# Source excerpt:

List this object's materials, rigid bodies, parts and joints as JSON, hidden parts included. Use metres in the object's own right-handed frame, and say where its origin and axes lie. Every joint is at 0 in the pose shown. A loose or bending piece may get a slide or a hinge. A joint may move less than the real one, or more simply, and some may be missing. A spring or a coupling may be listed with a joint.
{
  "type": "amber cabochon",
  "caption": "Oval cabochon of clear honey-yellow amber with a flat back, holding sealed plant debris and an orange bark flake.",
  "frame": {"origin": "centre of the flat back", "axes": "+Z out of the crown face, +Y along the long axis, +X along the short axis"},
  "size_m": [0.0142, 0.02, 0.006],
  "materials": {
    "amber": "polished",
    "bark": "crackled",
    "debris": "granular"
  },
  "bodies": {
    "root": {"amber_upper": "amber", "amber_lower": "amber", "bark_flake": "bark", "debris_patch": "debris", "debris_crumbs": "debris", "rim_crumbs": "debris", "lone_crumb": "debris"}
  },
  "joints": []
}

# Set exercise:
Repeat the data verbatim.

# Answer for the task:
List this object's materials, rigid bodies, parts and joints as JSON, hidden parts included. Use metres in the object's own right-handed frame, and say where its origin and axes lie. Every joint is at 0 in the pose shown. A loose or bending piece may get a slide or a hinge. A joint may move less than the real one, or more simply, and some may be missing. A spring or a coupling may be listed with a joint.
{
  "type": "amber cabochon",
  "caption": "Oval cabochon of clear honey-yellow amber with a flat back, holding sealed plant debris and an orange bark flake.",
  "frame": {"origin": "centre of the flat back", "axes": "+Z out of the crown face, +Y along the long axis, +X along the short axis"},
  "size_m": [0.0142, 0.02, 0.006],
  "materials": {
    "amber": "polished",
    "bark": "crackled",
    "debris": "granular"
  },
  "bodies": {
    "root": {"amber_upper": "amber", "amber_lower": "amber", "bark_flake": "bark", "debris_patch": "debris", "debris_crumbs": "debris", "rim_crumbs": "debris", "lone_crumb": "debris"}
  },
  "joints": []
}